----- AVAILABLE DATA -----

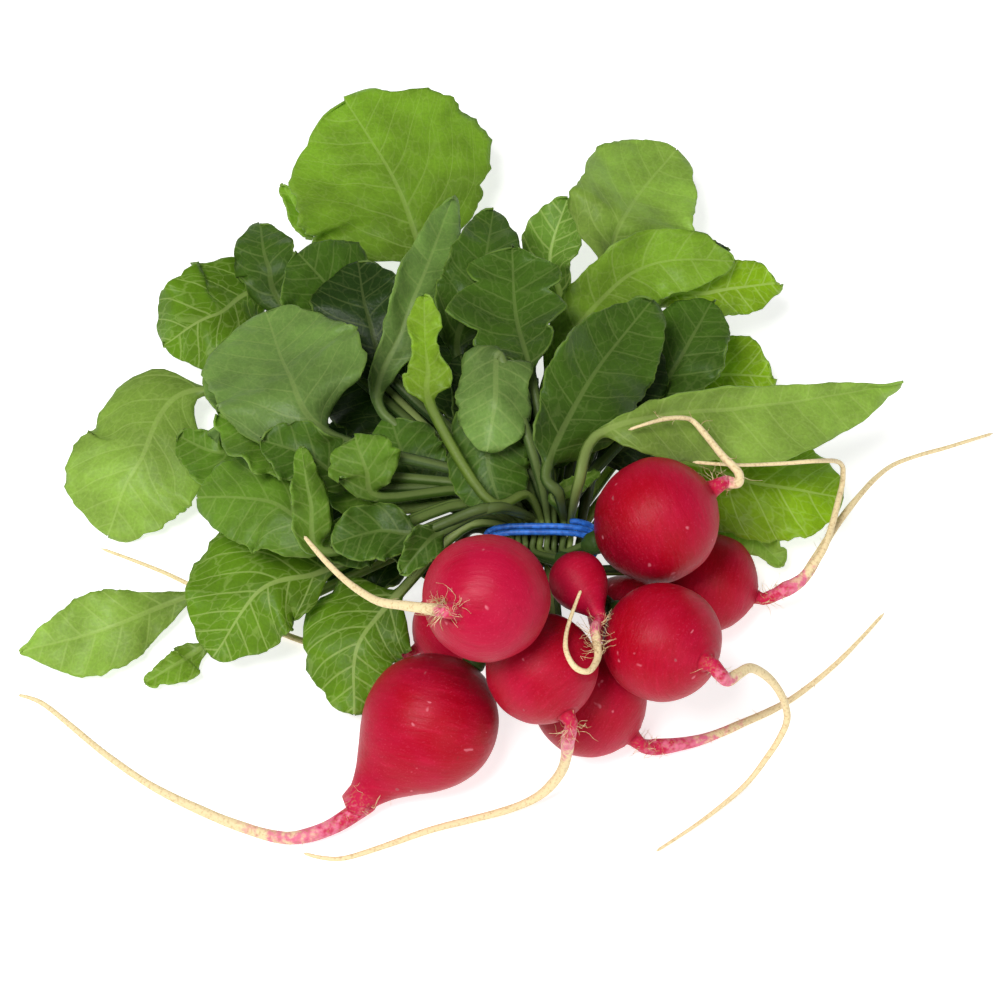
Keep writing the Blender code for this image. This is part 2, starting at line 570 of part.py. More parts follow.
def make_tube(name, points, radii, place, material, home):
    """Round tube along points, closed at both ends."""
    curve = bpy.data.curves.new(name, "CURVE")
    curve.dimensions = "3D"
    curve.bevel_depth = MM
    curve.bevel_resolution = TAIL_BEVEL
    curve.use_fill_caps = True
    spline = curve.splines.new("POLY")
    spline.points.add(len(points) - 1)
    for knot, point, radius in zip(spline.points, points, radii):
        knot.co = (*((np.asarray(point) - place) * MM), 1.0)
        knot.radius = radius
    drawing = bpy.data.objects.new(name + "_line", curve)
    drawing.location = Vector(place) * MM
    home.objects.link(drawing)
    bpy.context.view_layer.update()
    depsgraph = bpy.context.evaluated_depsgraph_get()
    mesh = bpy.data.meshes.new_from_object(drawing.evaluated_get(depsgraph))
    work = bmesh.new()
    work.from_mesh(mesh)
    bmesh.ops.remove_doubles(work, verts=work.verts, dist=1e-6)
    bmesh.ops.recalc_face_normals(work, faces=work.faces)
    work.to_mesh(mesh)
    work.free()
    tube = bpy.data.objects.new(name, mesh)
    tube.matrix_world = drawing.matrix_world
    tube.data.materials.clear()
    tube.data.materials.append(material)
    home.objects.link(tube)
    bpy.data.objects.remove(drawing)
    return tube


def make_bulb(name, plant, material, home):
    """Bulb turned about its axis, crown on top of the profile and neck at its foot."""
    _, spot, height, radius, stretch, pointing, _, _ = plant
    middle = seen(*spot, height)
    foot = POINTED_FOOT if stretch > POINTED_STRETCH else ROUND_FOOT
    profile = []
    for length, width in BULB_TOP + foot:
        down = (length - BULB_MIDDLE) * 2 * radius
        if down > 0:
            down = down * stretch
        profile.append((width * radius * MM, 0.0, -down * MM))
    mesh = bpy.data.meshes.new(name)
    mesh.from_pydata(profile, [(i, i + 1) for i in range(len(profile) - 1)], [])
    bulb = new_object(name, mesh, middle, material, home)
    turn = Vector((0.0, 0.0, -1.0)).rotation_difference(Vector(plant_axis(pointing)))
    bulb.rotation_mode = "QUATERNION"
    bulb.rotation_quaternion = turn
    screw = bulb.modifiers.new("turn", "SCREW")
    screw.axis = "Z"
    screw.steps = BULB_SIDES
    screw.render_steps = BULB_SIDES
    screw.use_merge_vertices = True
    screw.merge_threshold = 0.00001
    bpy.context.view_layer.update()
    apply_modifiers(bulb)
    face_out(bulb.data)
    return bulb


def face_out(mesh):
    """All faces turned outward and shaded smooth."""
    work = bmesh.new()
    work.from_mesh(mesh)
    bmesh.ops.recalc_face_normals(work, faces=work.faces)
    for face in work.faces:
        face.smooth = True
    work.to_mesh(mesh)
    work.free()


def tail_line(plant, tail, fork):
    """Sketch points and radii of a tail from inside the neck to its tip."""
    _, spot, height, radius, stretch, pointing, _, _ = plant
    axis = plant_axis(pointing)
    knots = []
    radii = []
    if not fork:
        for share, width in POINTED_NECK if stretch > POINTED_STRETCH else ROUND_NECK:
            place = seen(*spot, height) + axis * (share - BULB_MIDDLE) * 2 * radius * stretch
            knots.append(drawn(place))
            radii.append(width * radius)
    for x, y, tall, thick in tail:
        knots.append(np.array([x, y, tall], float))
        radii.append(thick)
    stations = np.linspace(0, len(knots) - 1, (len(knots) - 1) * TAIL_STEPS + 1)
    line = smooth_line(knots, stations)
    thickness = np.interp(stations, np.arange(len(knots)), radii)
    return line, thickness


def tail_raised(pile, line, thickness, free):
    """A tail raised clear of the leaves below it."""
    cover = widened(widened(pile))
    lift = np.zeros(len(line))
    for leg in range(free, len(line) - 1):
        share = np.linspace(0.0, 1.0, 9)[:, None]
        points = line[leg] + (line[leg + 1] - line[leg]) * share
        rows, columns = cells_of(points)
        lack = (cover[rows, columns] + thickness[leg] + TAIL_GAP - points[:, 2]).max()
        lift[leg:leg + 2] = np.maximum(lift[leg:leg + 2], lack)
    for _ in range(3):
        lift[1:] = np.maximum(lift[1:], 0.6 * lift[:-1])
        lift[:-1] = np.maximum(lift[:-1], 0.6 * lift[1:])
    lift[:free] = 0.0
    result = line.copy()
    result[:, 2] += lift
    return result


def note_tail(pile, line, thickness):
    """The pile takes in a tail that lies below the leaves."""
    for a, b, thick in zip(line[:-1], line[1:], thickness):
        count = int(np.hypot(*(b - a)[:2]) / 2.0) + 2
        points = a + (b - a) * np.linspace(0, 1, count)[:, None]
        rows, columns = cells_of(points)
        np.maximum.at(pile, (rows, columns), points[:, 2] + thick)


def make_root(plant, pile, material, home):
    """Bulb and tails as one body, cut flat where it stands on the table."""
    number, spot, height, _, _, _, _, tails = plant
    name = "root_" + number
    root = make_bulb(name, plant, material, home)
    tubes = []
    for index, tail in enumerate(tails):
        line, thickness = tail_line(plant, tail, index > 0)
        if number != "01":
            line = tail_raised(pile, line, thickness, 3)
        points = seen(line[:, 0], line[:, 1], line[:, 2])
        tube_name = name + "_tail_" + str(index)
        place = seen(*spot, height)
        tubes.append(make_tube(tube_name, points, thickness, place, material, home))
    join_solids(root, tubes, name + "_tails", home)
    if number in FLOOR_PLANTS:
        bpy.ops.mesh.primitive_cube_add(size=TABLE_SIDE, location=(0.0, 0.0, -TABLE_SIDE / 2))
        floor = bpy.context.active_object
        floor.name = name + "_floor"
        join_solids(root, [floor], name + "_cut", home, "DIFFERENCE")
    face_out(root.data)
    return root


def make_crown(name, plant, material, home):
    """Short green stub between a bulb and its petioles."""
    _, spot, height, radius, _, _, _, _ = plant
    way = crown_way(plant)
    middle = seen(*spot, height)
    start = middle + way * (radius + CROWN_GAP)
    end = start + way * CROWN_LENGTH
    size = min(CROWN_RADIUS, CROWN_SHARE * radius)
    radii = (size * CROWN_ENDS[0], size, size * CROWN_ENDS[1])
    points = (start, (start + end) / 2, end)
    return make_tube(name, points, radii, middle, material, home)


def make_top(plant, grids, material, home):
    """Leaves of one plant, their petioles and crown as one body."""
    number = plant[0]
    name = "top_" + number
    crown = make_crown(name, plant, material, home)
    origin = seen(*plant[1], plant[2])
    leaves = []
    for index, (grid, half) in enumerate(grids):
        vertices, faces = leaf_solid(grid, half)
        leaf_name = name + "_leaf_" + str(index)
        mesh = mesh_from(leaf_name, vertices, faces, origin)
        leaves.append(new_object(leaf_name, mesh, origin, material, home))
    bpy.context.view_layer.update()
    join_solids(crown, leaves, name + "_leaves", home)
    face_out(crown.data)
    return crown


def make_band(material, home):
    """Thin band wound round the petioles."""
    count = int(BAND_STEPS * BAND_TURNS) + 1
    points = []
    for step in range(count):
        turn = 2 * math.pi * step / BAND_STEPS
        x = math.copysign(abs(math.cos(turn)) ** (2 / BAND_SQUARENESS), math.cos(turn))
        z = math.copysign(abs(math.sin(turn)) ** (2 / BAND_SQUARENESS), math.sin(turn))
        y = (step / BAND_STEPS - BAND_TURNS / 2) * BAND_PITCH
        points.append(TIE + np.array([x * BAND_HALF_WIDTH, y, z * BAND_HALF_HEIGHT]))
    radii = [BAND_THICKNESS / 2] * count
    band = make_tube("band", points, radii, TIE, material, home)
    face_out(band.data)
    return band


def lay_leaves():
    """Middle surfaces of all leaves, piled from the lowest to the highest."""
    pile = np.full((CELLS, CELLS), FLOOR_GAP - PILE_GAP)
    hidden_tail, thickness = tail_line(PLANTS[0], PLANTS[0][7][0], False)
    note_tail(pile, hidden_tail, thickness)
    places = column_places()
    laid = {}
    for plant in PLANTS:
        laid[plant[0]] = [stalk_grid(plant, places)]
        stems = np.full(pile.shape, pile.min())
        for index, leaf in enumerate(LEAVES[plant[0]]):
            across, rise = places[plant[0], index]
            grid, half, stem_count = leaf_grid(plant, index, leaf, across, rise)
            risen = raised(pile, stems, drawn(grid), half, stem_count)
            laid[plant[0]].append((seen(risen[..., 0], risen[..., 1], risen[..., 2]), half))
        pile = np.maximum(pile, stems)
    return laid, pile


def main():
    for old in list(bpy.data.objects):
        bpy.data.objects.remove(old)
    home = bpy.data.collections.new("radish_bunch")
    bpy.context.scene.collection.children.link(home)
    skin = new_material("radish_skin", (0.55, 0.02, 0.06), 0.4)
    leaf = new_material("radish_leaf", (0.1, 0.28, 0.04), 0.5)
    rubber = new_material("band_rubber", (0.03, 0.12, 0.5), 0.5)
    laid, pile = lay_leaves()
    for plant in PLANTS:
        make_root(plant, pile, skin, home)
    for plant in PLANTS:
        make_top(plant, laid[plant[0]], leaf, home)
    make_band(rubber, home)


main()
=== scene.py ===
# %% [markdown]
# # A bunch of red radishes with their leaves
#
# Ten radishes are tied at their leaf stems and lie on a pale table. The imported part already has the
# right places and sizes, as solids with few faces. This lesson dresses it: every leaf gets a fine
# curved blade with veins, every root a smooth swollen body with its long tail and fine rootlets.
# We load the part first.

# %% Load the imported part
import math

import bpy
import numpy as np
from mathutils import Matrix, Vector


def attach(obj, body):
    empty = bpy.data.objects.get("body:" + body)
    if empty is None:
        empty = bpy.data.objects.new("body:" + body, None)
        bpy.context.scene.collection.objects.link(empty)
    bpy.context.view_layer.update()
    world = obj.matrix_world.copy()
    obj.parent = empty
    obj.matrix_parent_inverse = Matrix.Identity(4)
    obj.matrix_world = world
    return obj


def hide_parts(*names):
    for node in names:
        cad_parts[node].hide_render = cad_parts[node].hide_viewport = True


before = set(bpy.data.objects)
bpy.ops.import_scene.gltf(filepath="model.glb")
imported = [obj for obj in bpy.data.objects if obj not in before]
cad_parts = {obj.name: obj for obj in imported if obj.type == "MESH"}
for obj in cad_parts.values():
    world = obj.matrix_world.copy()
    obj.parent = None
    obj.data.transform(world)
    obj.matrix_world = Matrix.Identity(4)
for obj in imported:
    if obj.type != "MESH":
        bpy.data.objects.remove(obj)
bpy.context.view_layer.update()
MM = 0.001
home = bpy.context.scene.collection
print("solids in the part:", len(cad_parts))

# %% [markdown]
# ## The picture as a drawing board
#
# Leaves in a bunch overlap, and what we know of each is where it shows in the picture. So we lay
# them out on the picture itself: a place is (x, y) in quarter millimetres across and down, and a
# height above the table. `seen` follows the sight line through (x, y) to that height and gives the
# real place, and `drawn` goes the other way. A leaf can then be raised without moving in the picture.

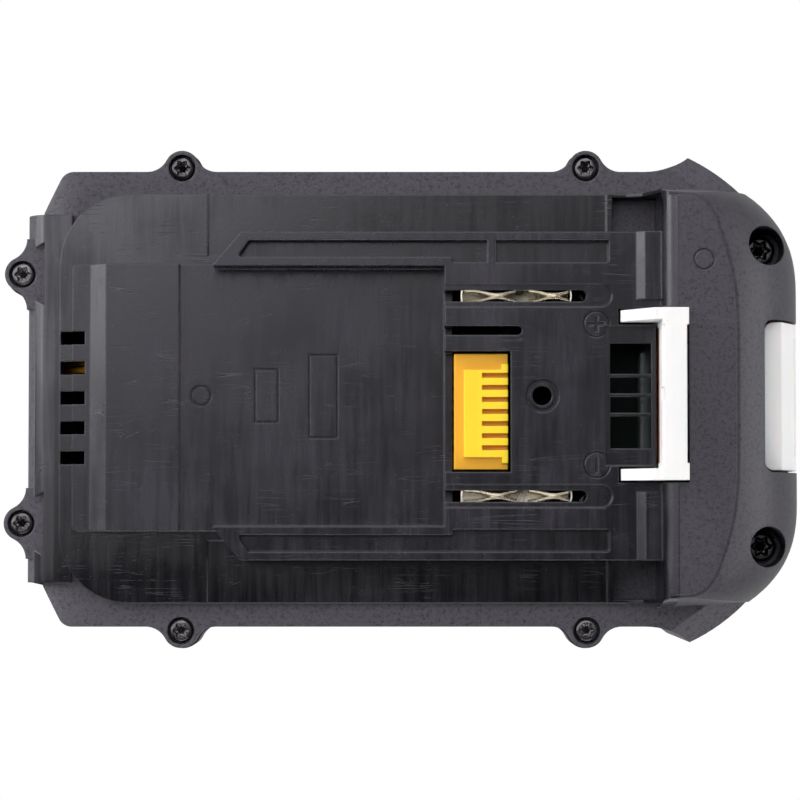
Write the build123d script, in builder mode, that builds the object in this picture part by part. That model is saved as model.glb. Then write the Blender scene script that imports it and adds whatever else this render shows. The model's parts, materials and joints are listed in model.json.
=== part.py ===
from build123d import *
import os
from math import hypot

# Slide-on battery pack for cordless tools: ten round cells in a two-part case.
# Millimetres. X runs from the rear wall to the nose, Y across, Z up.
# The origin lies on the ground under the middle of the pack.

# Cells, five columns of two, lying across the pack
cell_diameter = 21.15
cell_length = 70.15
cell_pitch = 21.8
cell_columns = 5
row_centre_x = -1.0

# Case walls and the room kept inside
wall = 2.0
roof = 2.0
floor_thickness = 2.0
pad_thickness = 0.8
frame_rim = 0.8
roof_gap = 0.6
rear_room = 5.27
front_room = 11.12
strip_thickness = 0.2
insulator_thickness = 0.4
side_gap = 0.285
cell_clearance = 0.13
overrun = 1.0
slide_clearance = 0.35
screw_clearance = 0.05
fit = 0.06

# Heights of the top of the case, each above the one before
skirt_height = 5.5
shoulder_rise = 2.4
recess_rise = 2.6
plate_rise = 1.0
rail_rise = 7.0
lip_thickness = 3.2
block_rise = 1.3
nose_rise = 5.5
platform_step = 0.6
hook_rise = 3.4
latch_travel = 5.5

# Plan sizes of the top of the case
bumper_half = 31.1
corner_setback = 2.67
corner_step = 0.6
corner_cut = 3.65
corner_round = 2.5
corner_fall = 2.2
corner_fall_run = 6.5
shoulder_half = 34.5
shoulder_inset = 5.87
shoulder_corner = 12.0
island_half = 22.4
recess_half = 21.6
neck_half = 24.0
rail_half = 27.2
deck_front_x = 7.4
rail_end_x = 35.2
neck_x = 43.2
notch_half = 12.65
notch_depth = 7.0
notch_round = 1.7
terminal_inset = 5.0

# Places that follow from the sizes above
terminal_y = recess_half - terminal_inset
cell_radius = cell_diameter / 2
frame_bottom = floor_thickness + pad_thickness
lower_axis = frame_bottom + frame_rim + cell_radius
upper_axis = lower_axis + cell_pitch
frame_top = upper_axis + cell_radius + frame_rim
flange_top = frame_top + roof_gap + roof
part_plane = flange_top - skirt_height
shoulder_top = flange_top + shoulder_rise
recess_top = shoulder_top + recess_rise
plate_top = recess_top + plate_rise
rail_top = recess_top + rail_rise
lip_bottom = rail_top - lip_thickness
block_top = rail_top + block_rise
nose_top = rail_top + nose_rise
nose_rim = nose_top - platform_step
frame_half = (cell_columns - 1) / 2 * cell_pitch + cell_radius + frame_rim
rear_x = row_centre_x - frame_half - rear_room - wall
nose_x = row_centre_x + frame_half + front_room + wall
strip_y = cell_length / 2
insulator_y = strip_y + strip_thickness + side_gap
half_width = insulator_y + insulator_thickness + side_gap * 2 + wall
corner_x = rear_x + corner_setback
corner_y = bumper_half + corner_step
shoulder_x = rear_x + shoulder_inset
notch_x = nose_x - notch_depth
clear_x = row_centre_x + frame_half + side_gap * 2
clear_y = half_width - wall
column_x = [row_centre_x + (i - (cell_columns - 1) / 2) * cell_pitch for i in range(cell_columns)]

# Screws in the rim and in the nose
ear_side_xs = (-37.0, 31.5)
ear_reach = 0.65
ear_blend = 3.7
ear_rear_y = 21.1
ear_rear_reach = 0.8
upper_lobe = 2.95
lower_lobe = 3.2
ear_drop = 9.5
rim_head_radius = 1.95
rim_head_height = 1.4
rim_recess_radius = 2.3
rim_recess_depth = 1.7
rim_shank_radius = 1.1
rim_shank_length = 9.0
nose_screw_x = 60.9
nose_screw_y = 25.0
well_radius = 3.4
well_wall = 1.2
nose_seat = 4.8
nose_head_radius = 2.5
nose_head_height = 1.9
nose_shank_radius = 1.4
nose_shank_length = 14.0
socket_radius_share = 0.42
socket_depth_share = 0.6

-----

▶ [REQUIREMENTS]: Only the lines running from the line with "before = set(bpy.data.objects)" through the line with "# real place, and" should be repeated, exactly and with both ends kept.

▶ [OUTPUT]:
before = set(bpy.data.objects)
bpy.ops.import_scene.gltf(filepath="model.glb")
imported = [obj for obj in bpy.data.objects if obj not in before]
cad_parts = {obj.name: obj for obj in imported if obj.type == "MESH"}
for obj in cad_parts.values():
    world = obj.matrix_world.copy()
    obj.parent = None
    obj.data.transform(world)
    obj.matrix_world = Matrix.Identity(4)
for obj in imported:
    if obj.type != "MESH":
        bpy.data.objects.remove(obj)
bpy.context.view_layer.update()
MM = 0.001
home = bpy.context.scene.collection
print("solids in the part:", len(cad_parts))

# %% [markdown]
# ## The picture as a drawing board
#
# Leaves in a bunch overlap, and what we know of each is where it shows in the picture. So we lay
# them out on the picture itself: a place is (x, y) in quarter millimetres across and down, and a
# height above the table. `seen` follows the sight line through (x, y) to that height and gives the
# real place, and `drawn` goes the other way. A leaf can then be raised without moving in the picture.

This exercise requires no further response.